On one of the banners hanging from the front of City Hall – which is more used to celebrating successes in basketball, water polo or volleyball – there was the inscription “Ima nade” (there is hope).

And while the euphoria of the under-20s may soon be over, there is a real hope that this will be the start of something great at senior level.

Much of that belief is not just down to the fact that the team won the junior world championship, but more about how they did it, battling to victory despite playing extra-time in all four of their games in the knockout stage.

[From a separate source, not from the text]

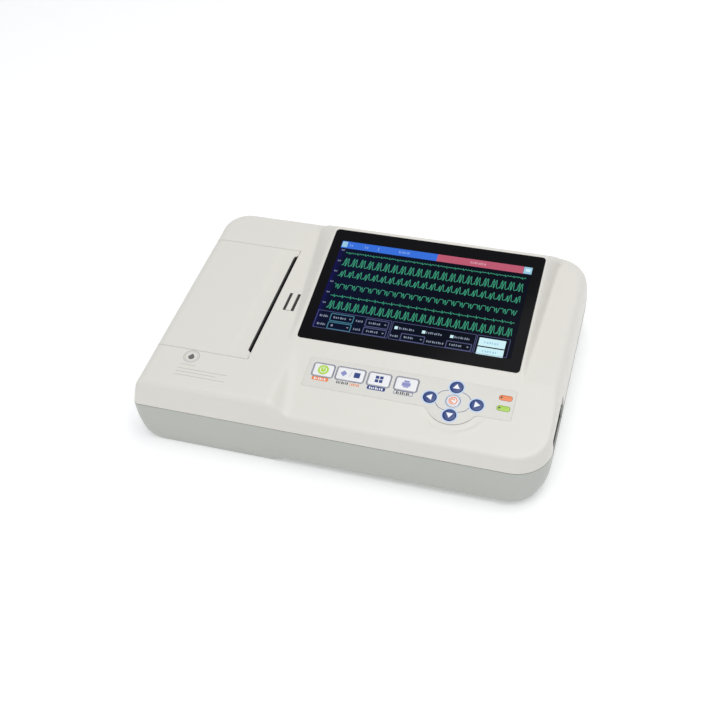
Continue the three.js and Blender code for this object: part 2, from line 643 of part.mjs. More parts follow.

Physical strength, power and stamina have never been particular virtues of Serbian football, but this generation are an exception. As midfielder Sergej Milinkovic-Savic said after the 2-1 victory in the Final against Brazil: “We showed German mentality in a Serbian way. We always played well in those extra 30 minutes. It’s not by chance that we eventually won in each of those games. Again we succeeded to show our strong mentality.

“Our persistence, desire for victory and motivation were on highest level. We never give up and we always reach our goal.”

Solid at the back, hard working and creative in midfield, the team demonstrated great tactical discipline and, despite lacking a top-class striker, they still managed to be an effective attacking force, scoring 10 goals in seven matches.

From captain and goalkeeper Predrag Rajkovic of Red Star Belgrade, through to the centre-backs Milos Veljkovic of Tottenham Hotspur and Vojvodina’s Srdjan Babic, and on to midfielders Nemanja Maksimovic of Astana in Kazakhstan and Milinkovic-Savic of Belgium’s Genk, there was a great team spirit on display with no noticeable weak link. And added to this was the talent of Partizan winger Andrija Zivkovic who is already being called a “Serbian Arjen Robben”.

Serbia fans

Thousands greeted the victorious Serbian team when they returned to Belgrade.

But while all credit must go to the players, it is highly unlikely that any of this would have been possible without the guiding hand of 37-year-old coach Veljko Paunovic.

Ably assisted by his back-room staff, Paunovic left nothing to chance, setting up his side perfectly to combat whatever opposition they came up against. He has now worked with this set of players for the past three years and has built a tremendous relationship with players who have thrived on his outstanding motivational skills.

When he first started working with the group, he sat them down to watch a documentary about “the Chileans” – the Yugoslavia team of Boban, Suker, Mijatovic and Prosinecki that won the 1987 Under-20 World Cup in Chile.

“We gathered here [in the sports centre of Serbia’s FA in Stara Pazova, near Belgrade] for the first time three years ago,” said Paunovic on his return from this year’s tournament. “Forty players were here and we watched footage of the ‘Chileans’.

“I think that the most important thing was that the boys believed in it, that they respected each other and that they had a great desire to achieve their goal.

“I am proud of all players and I am proud that we crowned our work in the best possible way.”

With the senior team very unlikely to qualify for the European Championship next year – which
would be the third successive major tournament they have missed out on – and a  disappointing showing at this summer’s Euro Under-21 finals, the under-20 side offers a glimmer of hope
for the future.

It was a year ago that Paunovic said that he is convinced Serbia’s national side will one day become European champions, claiming: “If Greece could do it,

I see no reason why Serbia cannot.”

With his charisma and optimism becoming contagious, Serbian fans are starting to believe that it is his “New Zealanders” who will fulfil that dream.